# Task prompt
Write out, precisely and in full, each line of the material.

# Provided data
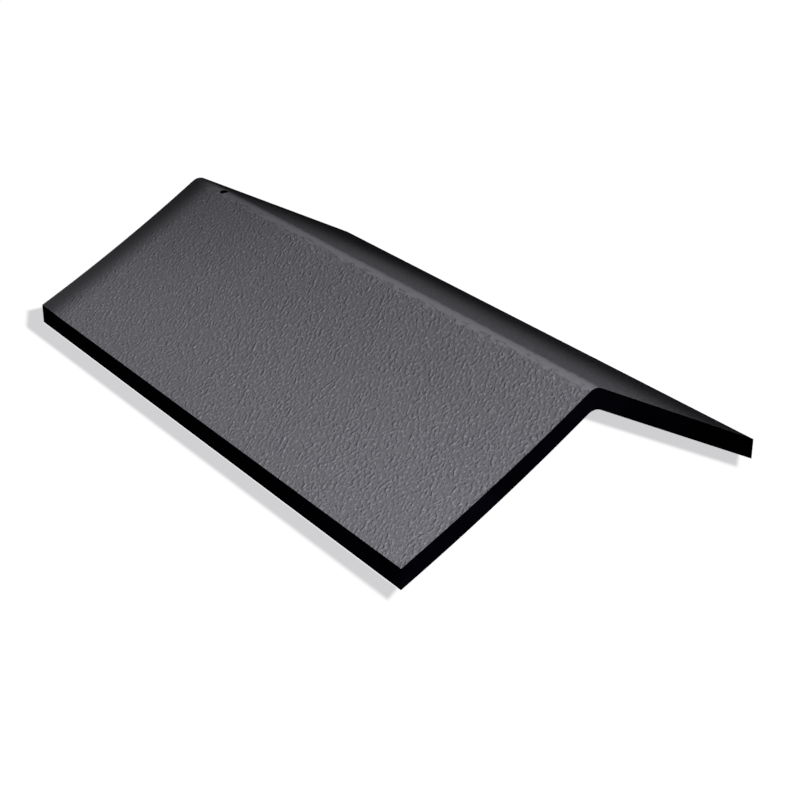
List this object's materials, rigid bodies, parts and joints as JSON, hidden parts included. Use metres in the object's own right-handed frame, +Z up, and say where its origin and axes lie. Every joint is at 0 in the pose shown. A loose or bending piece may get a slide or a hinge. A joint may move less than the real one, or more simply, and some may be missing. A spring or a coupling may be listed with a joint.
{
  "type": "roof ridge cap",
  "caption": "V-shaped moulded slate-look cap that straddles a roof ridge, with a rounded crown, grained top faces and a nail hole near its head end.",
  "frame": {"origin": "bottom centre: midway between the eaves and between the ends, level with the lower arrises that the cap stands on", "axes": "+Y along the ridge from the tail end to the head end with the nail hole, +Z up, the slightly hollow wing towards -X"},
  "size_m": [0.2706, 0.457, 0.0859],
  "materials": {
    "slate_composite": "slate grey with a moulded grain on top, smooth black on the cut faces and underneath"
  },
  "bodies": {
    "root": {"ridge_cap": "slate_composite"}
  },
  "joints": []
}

# Exercise output
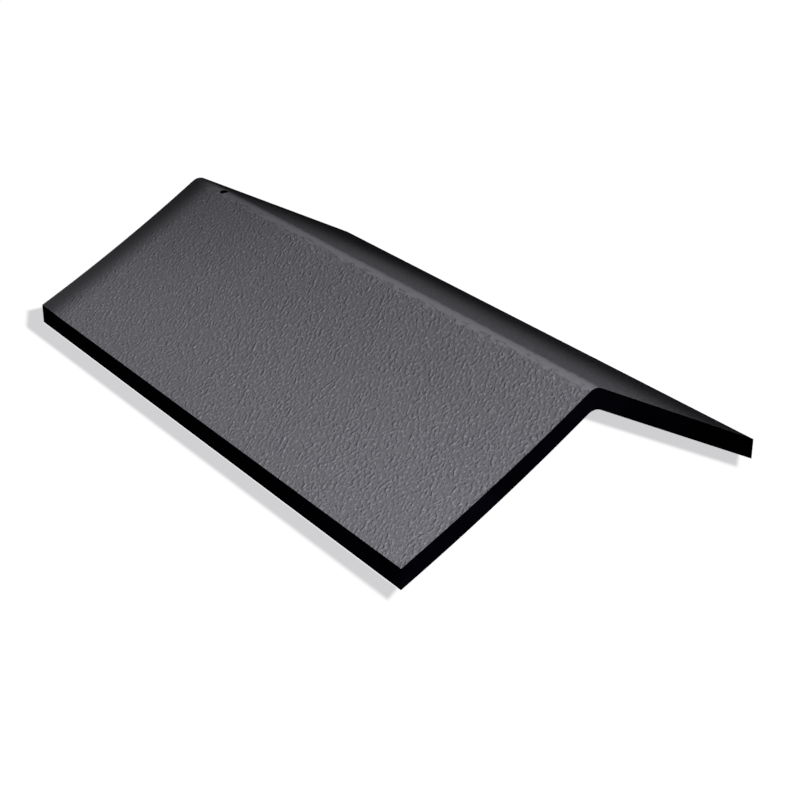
List this object's materials, rigid bodies, parts and joints as JSON, hidden parts included. Use metres in the object's own right-handed frame, +Z up, and say where its origin and axes lie. Every joint is at 0 in the pose shown. A loose or bending piece may get a slide or a hinge. A joint may move less than the real one, or more simply, and some may be missing. A spring or a coupling may be listed with a joint.
{
  "type": "roof ridge cap",
  "caption": "V-shaped moulded slate-look cap that straddles a roof ridge, with a rounded crown, grained top faces and a nail hole near its head end.",
  "frame": {"origin": "bottom centre: midway between the eaves and between the ends, level with the lower arrises that the cap stands on", "axes": "+Y along the ridge from the tail end to the head end with the nail hole, +Z up, the slightly hollow wing towards -X"},
  "size_m": [0.2706, 0.457, 0.0859],
  "materials": {
    "slate_composite": "slate grey with a moulded grain on top, smooth black on the cut faces and underneath"
  },
  "bodies": {
    "root": {"ridge_cap": "slate_composite"}
  },
  "joints": []
}